Now we’re going to change the program so it makes a replacement only the first time an acronym appears. After we’ve found it, we don’t want to search for that acronym any more. This is easy to do; we simply delete that acronym from the array.

if ( $i in acro ) {
	# if it matches, add description 
	$i = acro[$i] " (" $i ")"
	# only expand the acronym once
	delete acro[acronym]
}

There are other changes that would be good to make. In running the awkro program, we soon discovered that it failed to match the acronym if it was followed by a punctuation mark. Our initial solution was not to handle it in awk at all. Instead, we used two sed scripts, one before processing:

sed 's/\([^.,;:!][^.,;:!]*\)\([.,;:!]\)/\1 @@@\2/g'

and one after:

sed 's/ @@@\([.,;:!]\)/\1/g'

A sed script, run prior to invoking awk, could simply insert a space before any punctuation mark, causing it to be interpreted as a separate field. A string of garbage characters (@@@) was also added so we’d be able to easily identify and restore the punctuation mark. (The complicated expression used in the first sed command makes sure that we catch the case of more than one punctuation mark on a line.)

This kind of solution, using another tool in the UNIX toolbox, demonstrates that not everything needs to be done as an awk procedure. Awk is all the more valuable because it is situated in the UNIX environment.

However, with POSIX awk, we can implement a different solution, one that uses a regular expression to match the acronym. Such a solution can be implemented with the match( ) and sub( ) functions described in the next chapter.

Multidimensional Arrays

Awk supports linear arrays in which the index to each element of the array is a single subscript. If you imagine a linear array as a row of numbers, a two-dimensional array represents rows and columns of numbers. You might refer to the element in the second column of the third row as “array[3, 2].” Two- and three-dimensional arrays are examples of multidimensional arrays. Awk does not support multidimensional arrays but instead offers a syntax for subscripts that simulate a reference to a multidimensional array. For instance, you could write the following expression:

file_array[NR, i] = $i

where each field of an input record is indexed by its record number and field number. Thus, the following reference:

file_array[2, 4]

would produce the value of the fourth field of the second record.
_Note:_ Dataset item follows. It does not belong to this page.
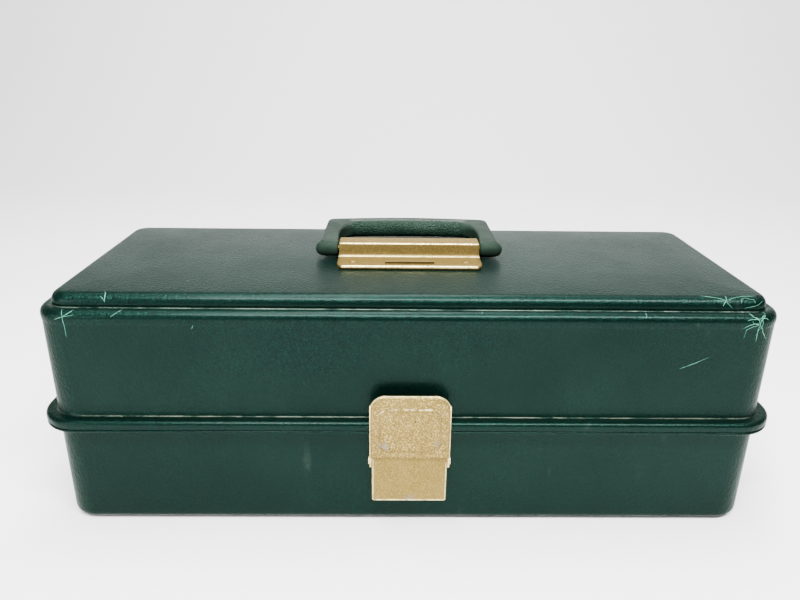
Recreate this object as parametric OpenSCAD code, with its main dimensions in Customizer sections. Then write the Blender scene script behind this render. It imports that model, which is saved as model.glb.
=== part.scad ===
// Hinged moulded box with two cantilever trays that rise as the lid opens.
// Origin: middle of the underside. X runs along the length, -Y is the front, +Z is up.

/* [Case] */
// Length of the case walls, without the rim
case_w = 414; // [380:1:440]
// Depth of the case walls, without the rim
case_d = 159.4; // [156:0.2:170]
// Radius of the vertical corners
corner_r = 17.6; // [15:0.2:22]
// Thickness of the moulded walls
wall = 2.5; // [2:0.1:2.8]
// Height of the line where the lid meets the base
part_z = 66.6; // [66:0.1:68]
// Height of the recessed foot under the base
foot_h = 3; // [2:0.5:4]

/* [Rim] */
// How far the rim stands out of the walls
rim_out = 6.8; // [6:0.1:7.2]
// Thickness of the lid's half of the rim
rim_lid_t = 5.5; // [5:0.1:6]
// Thickness of the base's half of the rim
rim_base_t = 2; // [1.8:0.1:2.4]

/* [Lid] */
// Height of the ledge round the top panel
ledge_z = 136.4; // [135.6:0.2:138]
// Height of the top panel
top_z = 144.7; // [144:0.1:147]
// Distance from the walls to the side of the top panel
panel_inset = 6.4; // [6:0.1:9]

/* [Trays] */
// Height of a tray
tray_h = 34; // [28:1:34]
// Length of a tray
tray_w = 392; // [360:1:392]
// Height of the lower tray's underside
lower_z = 62; // [62:1:62]
// Height of the upper tray's underside
upper_z = 98; // [98:1:98]
// Place of the trays' front faces
tray_front = -73.5; // [-73.5:0.5:-72]
// Place of the lower tray's back face
lower_back = 55; // [40:1:55]
// Place of the upper tray's back face
upper_back = 45; // [30:1:45]

/* [Latch] */
// Width of the latch lever
lever_w = 46; // [44:0.5:50]
// Height of the lever's pivot
lever_z = 46; // [45:0.5:46]

/* [Handle] */
// Distance between the inner faces of the handle's bosses
handle_gap = 89.4; // [89:0.2:90]
// Distance from the handle's pivot to the back of the grip
handle_reach = 56.4; // [50:0.2:60]

/* [Hidden] */
$fn = 48;

green = [0.10, 0.22, 0.19];
green_dark = [0.08, 0.13, 0.12];
gold = [0.74, 0.64, 0.42];
steel = [0.70, 0.71, 0.72];
tray_green = [0.30, 0.44, 0.38];

half_w = case_w / 2;
half_d = case_d / 2;
inner_x = half_w - wall;
arc_steps = 8;
rim_low = part_z - rim_base_t;
rim_top = part_z + rim_lid_t;
seam = 0.1;
roll_r = 4.8;
panel_r = 6;
floor_z = foot_h + wall;
foot_inset = 7;

// Hinge: three stations of five knuckles along the back of the rim
knuckle_r = 3.2;
hinge_y = half_d + rim_out + knuckle_r + 0.8;
hinge_pin_r = 1.5;
hinge_xs = [-140, 0, 140];
knuckle_l = 11;
knuckle_pitch = knuckle_l + 0.4;
hinge_fit = 0.08;

// Tray mechanism, all at the box's two ends
arm_z = 25;
front_arm_y = 34;
rear_arm_y = 57;
arm_lean = 50;
pivot_rise = 8;
arm_t = 1.6;
arm_x = 197.5;
arm_w = 10;
stud_r = 2.5;
rivet_r = 2;
head_r = 3.8;
run_fit = 0.06;
tray_wall = 2;
tray_floor = 1.8;
tray_r = 8;
lower_rise = lower_z + pivot_rise - arm_z;
upper_rise = upper_z + pivot_rise - arm_z;
lower_shift = -lower_rise * tan(arm_lean);
upper_shift = -upper_rise * tan(arm_lean);
plate_t = 1.5;
plate_x = inner_x - plate_t;

// Slotted link from the lid's end walls to the upper tray
link_lid = [52, 81];
link_tray = [2, 127];
link_x = 200.5;
link_t = 1.6;
link_w = 9;
slot_near = 62.4;
slot_far = 69.1;
slot_play = 0.3;
link_turn = atan2(link_tray[1] - link_lid[1], link_tray[0] - link_lid[0]);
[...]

This syntax does not create a multidimensional array. It is converted into a string that uniquely identifies the element in a linear array. The components of a multidimensional subscript are interpreted as individual strings (“2” and “4,” for instance) and concatenated together separated by the value of the system variable SUBSEP. The subscript-component separator is defined as "\034" by default, an unprintable character rarely found in ASCII text. Thus, awk maintains a one-dimensional array and the subscript for our previous example would actually be "2\0344" (the concatenation of "2,” the value of SUBSEP, and "4“). The main consequence of this simulation of multidimensional arrays is that the larger the array, the slower it is to access individual elements. However, you should time this, using your own application, with different awk implementations (see Chapter 11).

Here is a sample awk script named bitmap.awk that shows how to load and output the elements of a multidimensional array. This array represents a two-dimensional bitmap that is 12 characters in width and height.

BEGIN { FS = ","   # comma-separated fields
	# assign width and height of bitmap
	WIDTH = 12
	HEIGHT = 12
	# loop to load entire array with "O"
	for (i = 1; i <= WIDTH; ++i)
		for (j = 1; j <= HEIGHT; ++j)
			bitmap[i, j] = "O"
}
# read input of the form x,y. 
{
	# assign "X" to that element of array 
	bitmap[$1, $2] = "X"
}
# at end output multidimensional array
END {
	for (i = 1; i <= WIDTH; ++i){
		for (j = 1; j <= HEIGHT; ++j)
			printf("%s", bitmap[i, j] )
		# after each row, print newline
		printf("\n")	
	}
}

Before any input is read, the bitmap array is loaded with O’s. This array has 144 elements. The input to this program is a series of coordinates, one per line.

$ cat bitmap.test
1,1
2,2
3,3
4,4
5,5
6,6
7,7
8,8
9,9
10,10
11,11
12,12
1,12
2,11
3,10
4,9
5,8
6,7
7,6
8,5
9,4
10,3
11,2
12,1

For each coordinate, the program will put an “X” in place of an “O” as that element of the array. At the end of the script, the same kind of loop that loaded the array, now outputs it. The following example reads the input from the file bitmap.test.

$ awk -f bitmap.awk bitmap.test
XOOOOOOOOOOX
OXOOOOOOOOXO
OOXOOOOOOXOO
OOOXOOOOXOOO
OOOOXOOXOOOO
OOOOOXXOOOOO
OOOOOXXOOOOO
OOOOXOOXOOOO
OOOXOOOOXOOO
OOXOOOOOOXOO
OXOOOOOOOOXO
XOOOOOOOOOOX

The multidimensional array syntax is also supported in testing for array membership. The subscripts must be placed inside parentheses.

if ((i, j) in array)

This tests whether the subscript i,j (actually, i SUBSEP j) exists in the specified array.

Looping over a multidimensional array is the same as with one-dimensional arrays.

for (item in array)

You must use the split( ) function to access individual subscript components. Thus:

split(item, subscr, SUBSEP)

creates the array subscr from the subscript item.

Note that we needed to use the loop-within-a-loop to output the two-dimensional bitmap array in the previous example because we needed to maintain rows and columns.